» Short problem
Set down exactly the lines of the listing below, please, beginning with the first and ending with the line that holds "# Steel and wood".

..............................

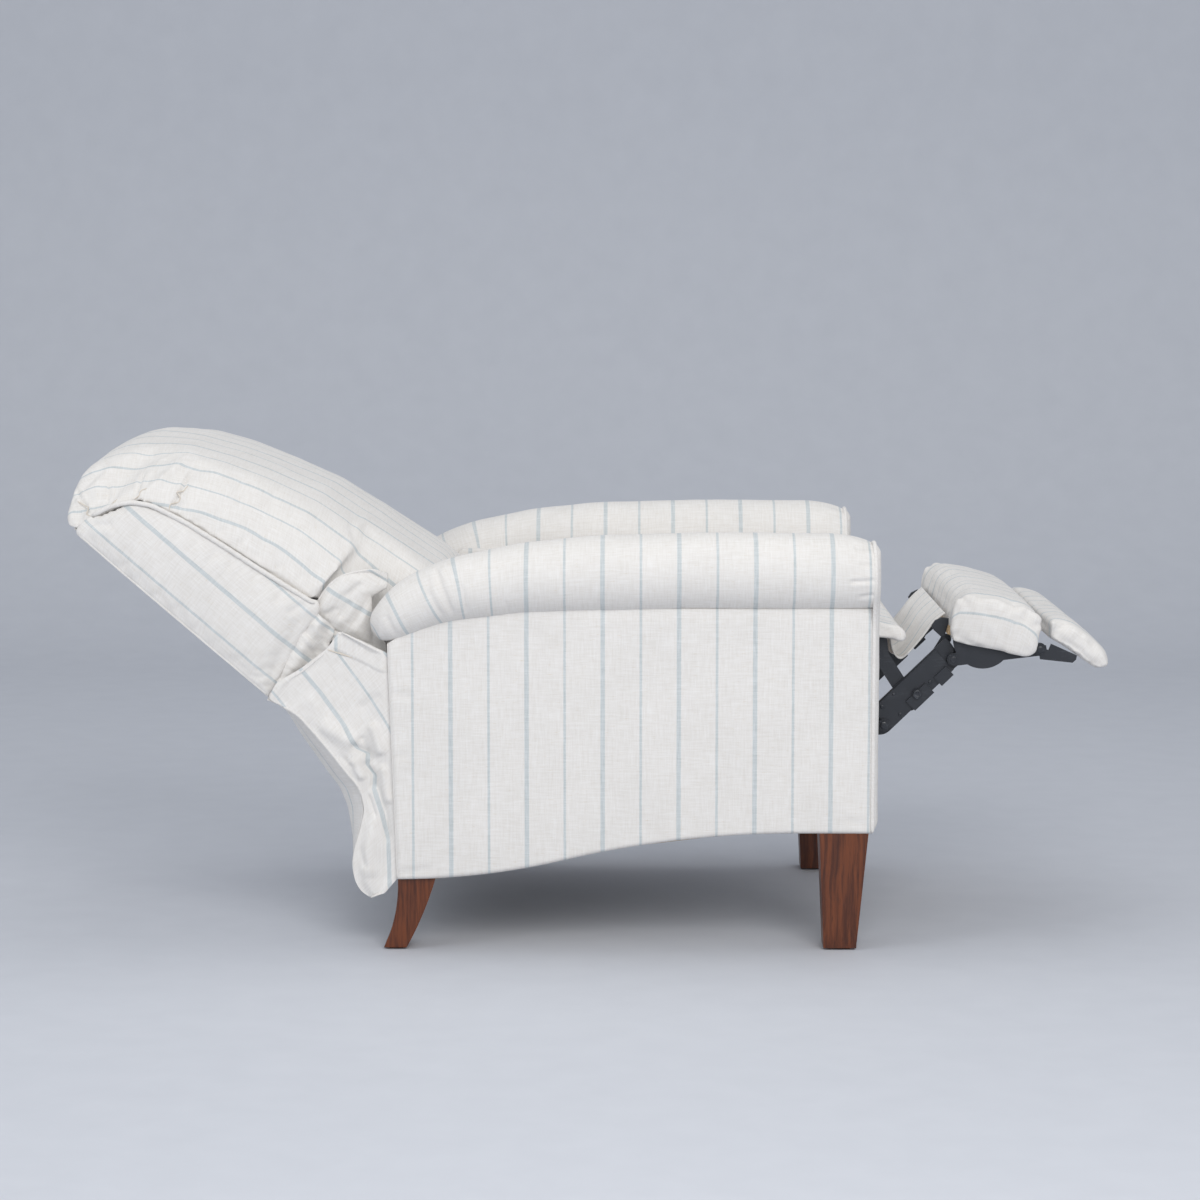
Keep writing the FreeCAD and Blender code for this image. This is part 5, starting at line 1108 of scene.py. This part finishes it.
def hidden_cloth():
    lo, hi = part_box("dust_cover")
    nu, nv = 60, 50
    x = np.linspace(lo.x, hi.x, nu)
    y = np.linspace(lo.y + 0.0005, hi.y - 0.0005, nv)
    X, Y = np.meshgrid(x, y, indexing="ij")
    t = np.clip((X - lo.x - 0.025) / (hi.x - lo.x - 0.05), 0, 1)
    Z = lo.z + 0.001 + t * (hi.z - lo.z - 0.002)
    sag = np.sin(t * math.pi) * np.cos(Y / 0.262 * math.pi / 2)
    Z = Z - 0.006 * sag + 0.0015 * np.sin(X * 40) * np.sin(Y * 37) * sag
    grid = np.stack([X, Y, Z], axis=2)
    ob = lap_sheet("dust_cover_cloth", grid, 0.0012, LINING, Y, X)
    dress(ob, "root", nodes=["dust_cover"])
    tilt = math.radians(SEAT[1])
    straps("seat_webbing", "seat", np.array([math.cos(tilt), 0, -math.sin(tilt)]), 2)
    straps("back_webbing", "back", UP_BACK, 0)


def straps(node_name, body, across, axis):
    """One sagging strap of jute for each strap of a CAD node, their widths along a direction."""
    normal = np.cross(across, (0, 1, 0))
    if normal[axis] > 0:
        normal = -normal
    co = np.array([v.co for v in NODES[node_name].data.vertices])
    key, level = co @ across, co @ normal
    order = np.sort(key)
    starts = sorted(set(np.round([order[0], *order[1:][np.diff(order) > STRAP_GAP]], 4)))
    mid = (level.min() + level.max()) / 2
    wide = np.abs(co[:, 1]).max()
    y = np.linspace(-wide, wide, 40)
    k = np.linspace(0, STRAP_WIDTH, 7)
    sag = 0.006 * np.cos(y / wide * math.pi / 2)
    lows = [s for s in starts if np.any(np.abs(key - s - STRAP_WIDTH) < 0.002)]
    for i, start in enumerate(lows):
        grid = ((start + k)[None, :, None] * across + (mid + sag)[:, None, None] * normal
                + y[:, None, None] * np.array([0, 1.0, 0]))
        piece = lap_sheet(f"{node_name}_strap_{i}", grid, 0.0023, JUTE, np.repeat(k[None, :], 40, axis=0) * 2,
                          np.repeat(y[:, None], 7, axis=1))
        dress(piece, body, nodes=[node_name] if i == 0 else ())


# Steel and wood


def bevel(ob, width, segments, angle=None):
    """Rounds a piece's edges, or only the sharp ones where an angle is given."""
    mod = ob.modifiers.new("edge", "BEVEL")
    mod.width, mod.segments = width, segments
    if angle:
        mod.limit_method = "ANGLE"
        mod.angle_limit = math.radians(angle)


def dome(name, x, y, z, radius, height, sign, hexed):
    """Rivet or bolt head: a hexagon under a low dome, facing out."""
    co = []
    rings = [(1.0, 0.0), (1.0, 0.55), (0.93, 0.72), (0.72, 0.90), (0.40, 0.98), (0.0, 1.0)]
    if hexed:
        rings = [(1.0, 0.0), (1.0, 0.78), (0.90, 0.95), (0.55, 1.0), (0.50, 0.88), (0.0, 0.88)]
    sides = 24
    for k, (share, h) in enumerate(rings[:-1]):
        for j in range(sides):
            a = 2 * math.pi * j / sides
            r = radius * share
            if hexed and k < 2:
                b = (a + math.pi / 6) % (math.pi / 3) - math.pi / 6
                r *= math.cos(math.pi / 6) / math.cos(b) * 1.02
            co.append((x + r * math.cos(a), y + sign * height * h, z + r * math.sin(a)))
    faces = grid_faces(len(rings) - 1, sides, True)
    co.append((x, y + sign * height * rings[-1][1], z))
    last = (len(rings) - 2) * sides
    faces += [(last + j, last + (j + 1) % sides, len(co) - 1) for j in range(sides)]
    faces.append(tuple(range(sides))[::-1])
    ob = mesh_object(name, co, faces, RIVET)
    bevel(ob, 0.0003, 2)
    return ob


def hardware():
    """Rivet heads on the pins and the bolt with its nut on the lift bar."""
    heads = [("bar_bolt", 0.515, 0.382, 0.2356, 0.0072, 0.0042, "swing_links", True),
             ("tail_rivet", 0.464, 0.333, 0.2370, 0.0062, 0.0022, "drive_links", False),
             ("pad_rivet", 0.5707, 0.4366, 0.2416, 0.0055, 0.0010, "lift_bars", False),
             ("extension_rivet", 0.704, 0.453, 0.2466, 0.0060, 0.0018, "footrest", False)]
    foot, head = np.array([0.464, 0.333]), np.array([0.5707, 0.4366])
    length = np.linalg.norm(head - foot)
    run = (head - foot) / length
    up = np.array([-run[1], run[0]])
    for i, (share, off, r) in enumerate([(0.12, 0.022, 0.0034), (0.20, -0.006, 0.0028), (0.30, 0.024, 0.0026),
                                         (0.66, -0.002, 0.0030)]):
        at = foot + run * share * length + up * off
        heads.append((f"bar_rivet_{i}", *at, 0.2296, r, 0.0014, "lift_bars", False))
    for name, x, z, y, r, h, body, hexed in heads:
        for sign, side in ((-1, "right"), (1, "left")):
            dress(dome(f"{name}_{side}", x, sign * y, z, r, h, sign, hexed), body)


# Radius and steps of the kept nodes' edges
EDGES = {"front_leg": (0.0022, 3), "rear_leg": (0.0022, 3), "leg_glides": (0.0006, 2)}
EDGES.update({kind: (0.0005, 2) for kind in ("lift_bar", "swing_link", "footrest_bracket", "extension_brackets",
                                             "side_plate")})


def kept_nodes():
    """The CAD pieces that show as they are, each with its material."""
    looks = {"leg_wood": LEG_WOOD, "frame_wood": FRAME_WOOD, "mechanism_steel": STEEL, "glide_plastic": GLIDE,
             "lining_cloth": LINING, "webbing": JUTE, "cover_fabric": STRIPED}
    slots = {s["node"]: s.get("material_slot") for s in frame["record"]["subparts"]}
    for name, ob in NODES.items():
        mat = looks[slots.get(name, "mechanism_steel")]
        if ob.material_slots:
            for slot in ob.material_slots:
                slot.material = mat
        else:
            ob.data.materials.append(mat)
    for name, ob in NODES.items():
        kind = name.replace("_left", "").replace("_right", "")
        if kind in EDGES:
            bevel(ob, *EDGES[kind], 35)


# Stage


def stage():
    g = Graph("pale_floor")
    speck = g.noise(g.node("ShaderNodeTexCoord", "Object"), 14.0, 4.0)
    g.feed(g.bsdf.inputs["Base Color"], g.mix(speck, (0.585, 0.605, 0.655), (0.635, 0.655, 0.705)))
    g.feed(g.bsdf.inputs["Roughness"], 0.6)
    g.feed(g.bsdf.inputs["Specular IOR Level"], 0.3)
    radius, rise = 1.6, 7.0
    front, bend = -4.0, 3.0
    line = [(front, 0.0), (bend, 0.0)]
    line += [(bend + radius * math.sin(a), radius - radius * math.cos(a)) for a in np.linspace(0, math.pi / 2, 16)[1:]]
    line.append((bend + radius, rise))
    co = [(x, y, z) for y, z in line for x in (-14.0, 14.0)]
    faces = [(2 * i, 2 * i + 1, 2 * i + 3, 2 * i + 2) for i in range(len(line) - 1)]
    floor = mesh_object("floor", co, faces, g.mat, fix=False)
    co = [(-14.0, -14.0, 0.0), (14.0, -14.0, 0.0), (14.0, front, 0.0), (-14.0, front, 0.0)]
    apron = mesh_object("floor_front", co, [(0, 1, 2, 3)], g.mat, fix=False)
    world = bpy.data.worlds.new("studio")
    SCENE.world = world
    world.use_nodes = True
    back = world.node_tree.nodes["Background"]
    back.inputs["Color"].default_value = (0.93, 0.96, 1.0, 1.0)
    back.inputs["Strength"].default_value = 0.60
    for name, place, aim, size, power, colour in (
            ("key", (0.9, -3.9, 2.7), (0.0, 0.0, 0.45), 2.6, 92.0, (1.0, 0.99, 0.975)),
            ("top", (0.2, 0.4, 3.4), (0.0, 0.0, 0.4), 2.4, 12.0, (1.0, 1.0, 1.0)),
            ("side", (-3.4, -2.2, 2.0), (-0.1, 0.0, 0.5), 2.0, 24.0, (0.96, 0.98, 1.0))):
        data = bpy.data.lights.new(name, "AREA")
        data.shape = "DISK"
        data.size, data.energy, data.color = size, power, colour
        lamp = bpy.data.objects.new(name, data)
        lamp.location = place
        lamp.rotation_euler = (Vector(aim) - Vector(place)).to_track_quat("-Z", "Y").to_euler()
        SCENE.collection.objects.link(lamp)
    data = bpy.data.cameras.new("camera")
    data.sensor_width = 36.0
    data.lens = 93.5
    camera = bpy.data.objects.new("camera", data)
    camera.location = (0.064, -5.040, 1.055)
    camera.rotation_euler = (math.radians(83.75), 0.0, math.radians(0.5))
    SCENE.collection.objects.link(camera)
    SCENE.camera = camera
    SCENE.view_settings.view_transform = "Standard"


for build in (stage, kept_nodes, back_cushion, side_panels, outside_back, arms, seat_cushion, footrest_pad, extension,
              gap_flap, drop_cloth, gussets, side_tails, wing_tucks, hidden_cloth, hardware):
    build()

..............................

» Complete output
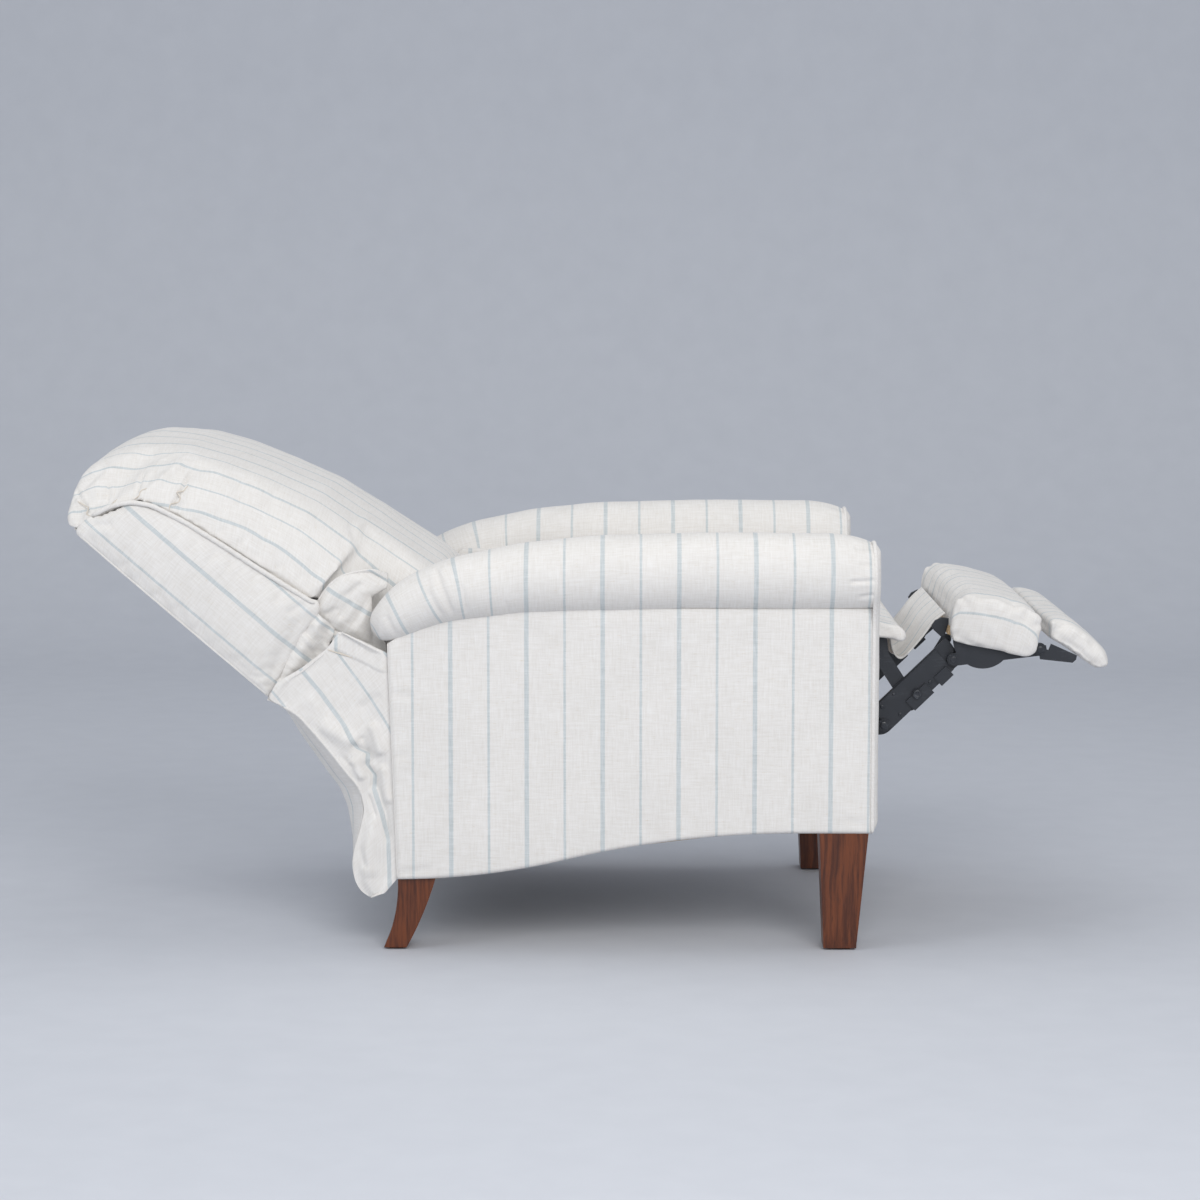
Keep writing the FreeCAD and Blender code for this image. This is part 5, starting at line 1108 of scene.py. This part finishes it.
def hidden_cloth():
    lo, hi = part_box("dust_cover")
    nu, nv = 60, 50
    x = np.linspace(lo.x, hi.x, nu)
    y = np.linspace(lo.y + 0.0005, hi.y - 0.0005, nv)
    X, Y = np.meshgrid(x, y, indexing="ij")
    t = np.clip((X - lo.x - 0.025) / (hi.x - lo.x - 0.05), 0, 1)
    Z = lo.z + 0.001 + t * (hi.z - lo.z - 0.002)
    sag = np.sin(t * math.pi) * np.cos(Y / 0.262 * math.pi / 2)
    Z = Z - 0.006 * sag + 0.0015 * np.sin(X * 40) * np.sin(Y * 37) * sag
    grid = np.stack([X, Y, Z], axis=2)
    ob = lap_sheet("dust_cover_cloth", grid, 0.0012, LINING, Y, X)
    dress(ob, "root", nodes=["dust_cover"])
    tilt = math.radians(SEAT[1])
    straps("seat_webbing", "seat", np.array([math.cos(tilt), 0, -math.sin(tilt)]), 2)
    straps("back_webbing", "back", UP_BACK, 0)


def straps(node_name, body, across, axis):
    """One sagging strap of jute for each strap of a CAD node, their widths along a direction."""
    normal = np.cross(across, (0, 1, 0))
    if normal[axis] > 0:
        normal = -normal
    co = np.array([v.co for v in NODES[node_name].data.vertices])
    key, level = co @ across, co @ normal
    order = np.sort(key)
    starts = sorted(set(np.round([order[0], *order[1:][np.diff(order) > STRAP_GAP]], 4)))
    mid = (level.min() + level.max()) / 2
    wide = np.abs(co[:, 1]).max()
    y = np.linspace(-wide, wide, 40)
    k = np.linspace(0, STRAP_WIDTH, 7)
    sag = 0.006 * np.cos(y / wide * math.pi / 2)
    lows = [s for s in starts if np.any(np.abs(key - s - STRAP_WIDTH) < 0.002)]
    for i, start in enumerate(lows):
        grid = ((start + k)[None, :, None] * across + (mid + sag)[:, None, None] * normal
                + y[:, None, None] * np.array([0, 1.0, 0]))
        piece = lap_sheet(f"{node_name}_strap_{i}", grid, 0.0023, JUTE, np.repeat(k[None, :], 40, axis=0) * 2,
                          np.repeat(y[:, None], 7, axis=1))
        dress(piece, body, nodes=[node_name] if i == 0 else ())


# Steel and wood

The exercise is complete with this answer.